Dataset records
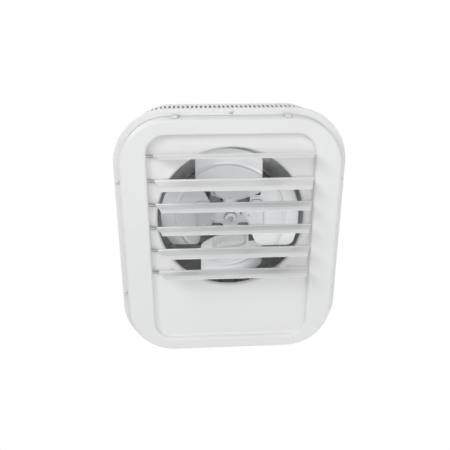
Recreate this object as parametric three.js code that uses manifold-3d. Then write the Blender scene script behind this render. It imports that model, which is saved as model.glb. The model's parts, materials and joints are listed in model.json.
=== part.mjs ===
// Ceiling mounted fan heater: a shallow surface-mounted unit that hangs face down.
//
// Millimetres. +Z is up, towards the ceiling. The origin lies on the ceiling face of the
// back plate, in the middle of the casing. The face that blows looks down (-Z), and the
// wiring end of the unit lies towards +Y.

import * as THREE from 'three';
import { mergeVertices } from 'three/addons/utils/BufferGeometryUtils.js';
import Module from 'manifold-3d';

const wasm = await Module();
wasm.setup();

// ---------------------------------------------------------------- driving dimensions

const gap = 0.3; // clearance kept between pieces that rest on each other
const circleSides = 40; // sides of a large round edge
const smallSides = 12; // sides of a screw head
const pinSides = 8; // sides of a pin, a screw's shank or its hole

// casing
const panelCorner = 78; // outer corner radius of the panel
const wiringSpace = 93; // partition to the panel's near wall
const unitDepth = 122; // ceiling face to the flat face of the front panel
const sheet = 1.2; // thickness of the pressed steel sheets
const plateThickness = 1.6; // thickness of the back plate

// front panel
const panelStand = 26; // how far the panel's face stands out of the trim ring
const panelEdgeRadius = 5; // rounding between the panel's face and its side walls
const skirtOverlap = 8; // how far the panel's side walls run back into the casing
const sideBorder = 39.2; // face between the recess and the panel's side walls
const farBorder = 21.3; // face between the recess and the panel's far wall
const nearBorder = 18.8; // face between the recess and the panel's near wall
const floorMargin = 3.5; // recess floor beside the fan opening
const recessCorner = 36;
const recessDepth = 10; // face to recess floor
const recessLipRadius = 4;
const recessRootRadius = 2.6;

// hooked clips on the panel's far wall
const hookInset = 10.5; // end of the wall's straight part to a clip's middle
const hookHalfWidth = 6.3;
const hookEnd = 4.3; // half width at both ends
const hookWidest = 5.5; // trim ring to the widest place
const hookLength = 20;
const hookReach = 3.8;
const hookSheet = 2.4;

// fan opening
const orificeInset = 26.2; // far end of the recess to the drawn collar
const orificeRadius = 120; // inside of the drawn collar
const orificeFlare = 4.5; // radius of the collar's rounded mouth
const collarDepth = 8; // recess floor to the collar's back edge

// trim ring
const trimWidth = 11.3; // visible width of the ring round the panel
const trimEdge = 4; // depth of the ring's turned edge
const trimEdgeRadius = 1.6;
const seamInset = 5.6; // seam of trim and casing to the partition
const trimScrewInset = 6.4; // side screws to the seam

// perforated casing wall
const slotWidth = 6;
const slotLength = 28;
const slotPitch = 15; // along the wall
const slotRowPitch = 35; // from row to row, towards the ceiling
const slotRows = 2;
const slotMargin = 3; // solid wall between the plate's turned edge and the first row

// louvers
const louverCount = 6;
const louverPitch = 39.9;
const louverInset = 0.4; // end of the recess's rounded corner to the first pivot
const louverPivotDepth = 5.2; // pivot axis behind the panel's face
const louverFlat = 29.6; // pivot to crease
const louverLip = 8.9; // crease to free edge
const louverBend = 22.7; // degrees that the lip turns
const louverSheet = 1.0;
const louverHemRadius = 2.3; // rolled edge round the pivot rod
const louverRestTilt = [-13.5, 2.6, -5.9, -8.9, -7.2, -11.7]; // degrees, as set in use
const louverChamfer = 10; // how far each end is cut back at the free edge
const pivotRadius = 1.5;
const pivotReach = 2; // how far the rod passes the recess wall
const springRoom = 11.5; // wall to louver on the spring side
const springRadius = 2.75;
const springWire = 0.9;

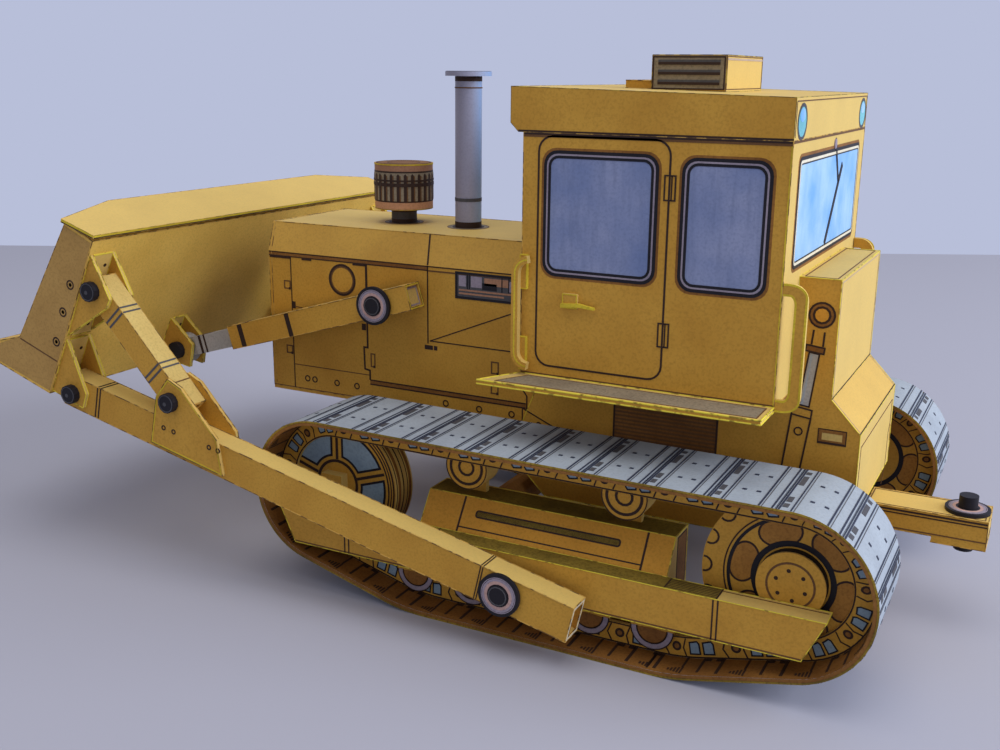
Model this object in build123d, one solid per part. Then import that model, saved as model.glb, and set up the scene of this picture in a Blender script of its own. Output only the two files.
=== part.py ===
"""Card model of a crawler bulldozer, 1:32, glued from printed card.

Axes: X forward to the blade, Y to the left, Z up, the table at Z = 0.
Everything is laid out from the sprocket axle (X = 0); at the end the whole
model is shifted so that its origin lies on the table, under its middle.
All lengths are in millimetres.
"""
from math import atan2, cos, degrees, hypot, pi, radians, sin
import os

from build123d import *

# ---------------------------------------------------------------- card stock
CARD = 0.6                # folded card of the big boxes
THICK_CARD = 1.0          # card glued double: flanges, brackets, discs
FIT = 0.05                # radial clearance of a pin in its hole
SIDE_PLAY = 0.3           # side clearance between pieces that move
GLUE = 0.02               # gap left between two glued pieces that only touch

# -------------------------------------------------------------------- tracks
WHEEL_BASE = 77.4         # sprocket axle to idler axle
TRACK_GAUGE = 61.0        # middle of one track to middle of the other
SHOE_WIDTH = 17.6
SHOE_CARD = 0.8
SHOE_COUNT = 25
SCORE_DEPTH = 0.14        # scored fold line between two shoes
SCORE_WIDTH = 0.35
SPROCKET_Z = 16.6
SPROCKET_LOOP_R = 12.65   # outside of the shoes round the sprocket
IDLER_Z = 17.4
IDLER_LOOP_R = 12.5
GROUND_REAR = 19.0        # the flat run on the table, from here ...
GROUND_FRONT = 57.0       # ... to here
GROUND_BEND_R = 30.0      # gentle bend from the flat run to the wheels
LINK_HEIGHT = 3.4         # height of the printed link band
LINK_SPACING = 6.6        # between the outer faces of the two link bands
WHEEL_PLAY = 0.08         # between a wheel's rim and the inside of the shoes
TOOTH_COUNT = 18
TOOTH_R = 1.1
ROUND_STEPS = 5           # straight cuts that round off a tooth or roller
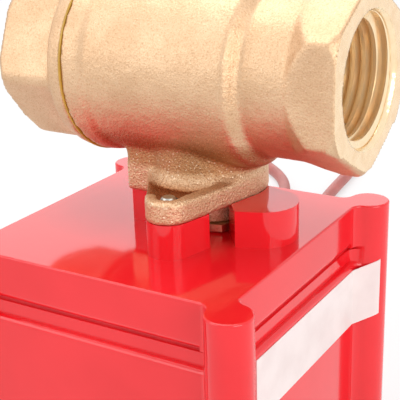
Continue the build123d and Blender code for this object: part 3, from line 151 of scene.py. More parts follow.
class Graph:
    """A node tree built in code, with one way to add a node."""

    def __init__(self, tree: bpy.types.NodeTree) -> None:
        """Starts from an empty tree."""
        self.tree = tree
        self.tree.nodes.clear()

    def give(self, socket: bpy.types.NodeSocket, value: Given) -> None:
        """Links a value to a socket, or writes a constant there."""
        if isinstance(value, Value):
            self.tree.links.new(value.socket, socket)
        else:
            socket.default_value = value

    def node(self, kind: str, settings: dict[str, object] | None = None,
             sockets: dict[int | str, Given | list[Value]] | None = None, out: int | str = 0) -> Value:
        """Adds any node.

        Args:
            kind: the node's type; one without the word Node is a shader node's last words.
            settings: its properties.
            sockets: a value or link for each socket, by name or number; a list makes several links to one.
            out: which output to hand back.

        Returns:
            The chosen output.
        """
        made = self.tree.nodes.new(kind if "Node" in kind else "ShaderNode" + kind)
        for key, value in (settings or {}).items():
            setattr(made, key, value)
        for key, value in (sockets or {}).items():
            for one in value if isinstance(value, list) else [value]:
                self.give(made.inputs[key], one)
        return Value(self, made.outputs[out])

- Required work
Please set down the whole listing above without altering a single line.

- Exercise solution
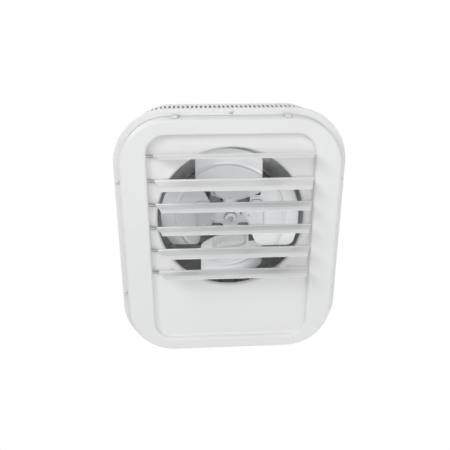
Recreate this object as parametric three.js code that uses manifold-3d. Then write the Blender scene script behind this render. It imports that model, which is saved as model.glb. The model's parts, materials and joints are listed in model.json.
=== part.mjs ===
// Ceiling mounted fan heater: a shallow surface-mounted unit that hangs face down.
//
// Millimetres. +Z is up, towards the ceiling. The origin lies on the ceiling face of the
// back plate, in the middle of the casing. The face that blows looks down (-Z), and the
// wiring end of the unit lies towards +Y.

import * as THREE from 'three';
import { mergeVertices } from 'three/addons/utils/BufferGeometryUtils.js';
import Module from 'manifold-3d';

const wasm = await Module();
wasm.setup();

// ---------------------------------------------------------------- driving dimensions

const gap = 0.3; // clearance kept between pieces that rest on each other
const circleSides = 40; // sides of a large round edge
const smallSides = 12; // sides of a screw head
const pinSides = 8; // sides of a pin, a screw's shank or its hole

// casing
const panelCorner = 78; // outer corner radius of the panel
const wiringSpace = 93; // partition to the panel's near wall
const unitDepth = 122; // ceiling face to the flat face of the front panel
const sheet = 1.2; // thickness of the pressed steel sheets
const plateThickness = 1.6; // thickness of the back plate

// front panel
const panelStand = 26; // how far the panel's face stands out of the trim ring
const panelEdgeRadius = 5; // rounding between the panel's face and its side walls
const skirtOverlap = 8; // how far the panel's side walls run back into the casing
const sideBorder = 39.2; // face between the recess and the panel's side walls
const farBorder = 21.3; // face between the recess and the panel's far wall
const nearBorder = 18.8; // face between the recess and the panel's near wall
const floorMargin = 3.5; // recess floor beside the fan opening
const recessCorner = 36;
const recessDepth = 10; // face to recess floor
const recessLipRadius = 4;
const recessRootRadius = 2.6;

// hooked clips on the panel's far wall
const hookInset = 10.5; // end of the wall's straight part to a clip's middle
const hookHalfWidth = 6.3;
const hookEnd = 4.3; // half width at both ends
const hookWidest = 5.5; // trim ring to the widest place
const hookLength = 20;
const hookReach = 3.8;
const hookSheet = 2.4;

// fan opening
const orificeInset = 26.2; // far end of the recess to the drawn collar
const orificeRadius = 120; // inside of the drawn collar
const orificeFlare = 4.5; // radius of the collar's rounded mouth
const collarDepth = 8; // recess floor to the collar's back edge

// trim ring
const trimWidth = 11.3; // visible width of the ring round the panel
const trimEdge = 4; // depth of the ring's turned edge
const trimEdgeRadius = 1.6;
const seamInset = 5.6; // seam of trim and casing to the partition
const trimScrewInset = 6.4; // side screws to the seam

// perforated casing wall
const slotWidth = 6;
const slotLength = 28;
const slotPitch = 15; // along the wall
const slotRowPitch = 35; // from row to row, towards the ceiling
const slotRows = 2;
const slotMargin = 3; // solid wall between the plate's turned edge and the first row

// louvers
const louverCount = 6;
const louverPitch = 39.9;
const louverInset = 0.4; // end of the recess's rounded corner to the first pivot
const louverPivotDepth = 5.2; // pivot axis behind the panel's face
const louverFlat = 29.6; // pivot to crease
const louverLip = 8.9; // crease to free edge
const louverBend = 22.7; // degrees that the lip turns
const louverSheet = 1.0;
const louverHemRadius = 2.3; // rolled edge round the pivot rod
const louverRestTilt = [-13.5, 2.6, -5.9, -8.9, -7.2, -11.7]; // degrees, as set in use
const louverChamfer = 10; // how far each end is cut back at the free edge
const pivotRadius = 1.5;
const pivotReach = 2; // how far the rod passes the recess wall
const springRoom = 11.5; // wall to louver on the spring side
const springRadius = 2.75;
const springWire = 0.9;

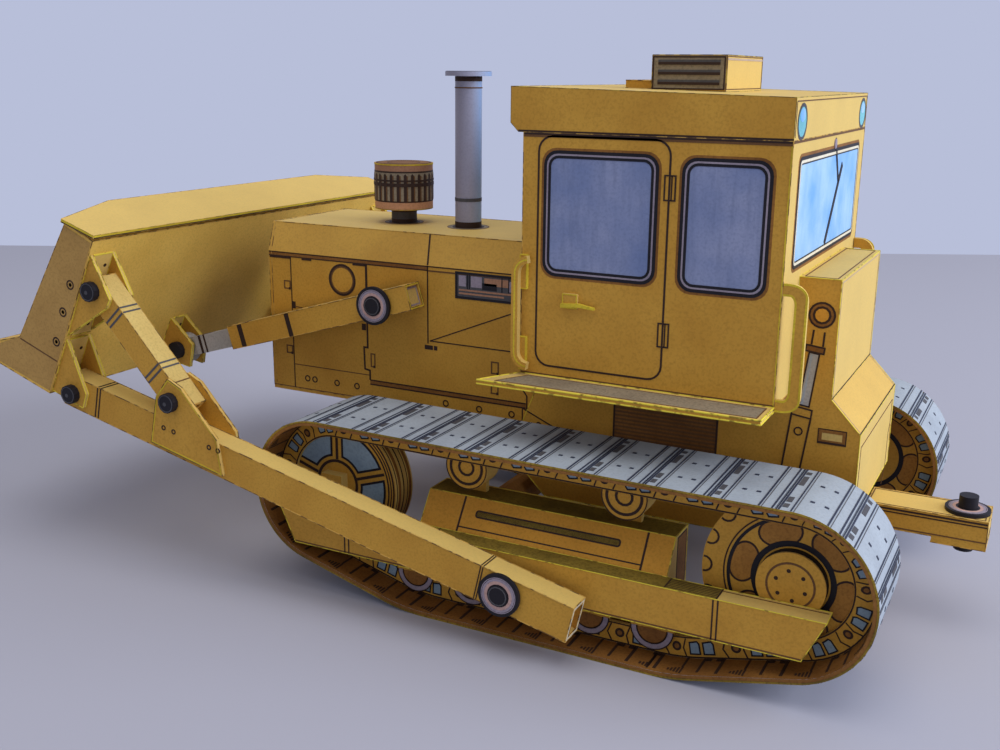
Model this object in build123d, one solid per part. Then import that model, saved as model.glb, and set up the scene of this picture in a Blender script of its own. Output only the two files.
=== part.py ===
"""Card model of a crawler bulldozer, 1:32, glued from printed card.

Axes: X forward to the blade, Y to the left, Z up, the table at Z = 0.
Everything is laid out from the sprocket axle (X = 0); at the end the whole
model is shifted so that its origin lies on the table, under its middle.
All lengths are in millimetres.
"""
from math import atan2, cos, degrees, hypot, pi, radians, sin
import os

from build123d import *

# ---------------------------------------------------------------- card stock
CARD = 0.6                # folded card of the big boxes
THICK_CARD = 1.0          # card glued double: flanges, brackets, discs
FIT = 0.05                # radial clearance of a pin in its hole
SIDE_PLAY = 0.3           # side clearance between pieces that move
GLUE = 0.02               # gap left between two glued pieces that only touch

# -------------------------------------------------------------------- tracks
WHEEL_BASE = 77.4         # sprocket axle to idler axle
TRACK_GAUGE = 61.0        # middle of one track to middle of the other
SHOE_WIDTH = 17.6
SHOE_CARD = 0.8
SHOE_COUNT = 25
SCORE_DEPTH = 0.14        # scored fold line between two shoes
SCORE_WIDTH = 0.35
SPROCKET_Z = 16.6
SPROCKET_LOOP_R = 12.65   # outside of the shoes round the sprocket
IDLER_Z = 17.4
IDLER_LOOP_R = 12.5
GROUND_REAR = 19.0        # the flat run on the table, from here ...
GROUND_FRONT = 57.0       # ... to here
GROUND_BEND_R = 30.0      # gentle bend from the flat run to the wheels
LINK_HEIGHT = 3.4         # height of the printed link band
LINK_SPACING = 6.6        # between the outer faces of the two link bands
WHEEL_PLAY = 0.08         # between a wheel's rim and the inside of the shoes
TOOTH_COUNT = 18
TOOTH_R = 1.1
ROUND_STEPS = 5           # straight cuts that round off a tooth or roller
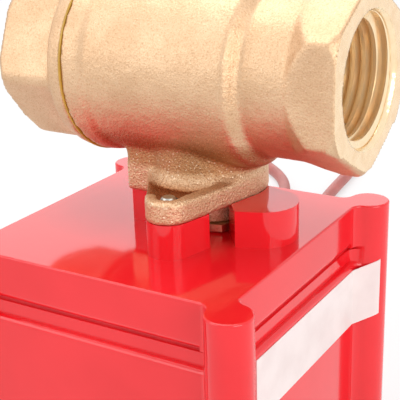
Continue the build123d and Blender code for this object: part 3, from line 151 of scene.py. More parts follow.
class Graph:
    """A node tree built in code, with one way to add a node."""

    def __init__(self, tree: bpy.types.NodeTree) -> None:
        """Starts from an empty tree."""
        self.tree = tree
        self.tree.nodes.clear()

    def give(self, socket: bpy.types.NodeSocket, value: Given) -> None:
        """Links a value to a socket, or writes a constant there."""
        if isinstance(value, Value):
            self.tree.links.new(value.socket, socket)
        else:
            socket.default_value = value

    def node(self, kind: str, settings: dict[str, object] | None = None,
             sockets: dict[int | str, Given | list[Value]] | None = None, out: int | str = 0) -> Value:
        """Adds any node.

        Args:
            kind: the node's type; one without the word Node is a shader node's last words.
            settings: its properties.
            sockets: a value or link for each socket, by name or number; a list makes several links to one.
            out: which output to hand back.

        Returns:
            The chosen output.
        """
        made = self.tree.nodes.new(kind if "Node" in kind else "ShaderNode" + kind)
        for key, value in (settings or {}).items():
            setattr(made, key, value)
        for key, value in (sockets or {}).items():
            for one in value if isinstance(value, list) else [value]:
                self.give(made.inputs[key], one)
        return Value(self, made.outputs[out])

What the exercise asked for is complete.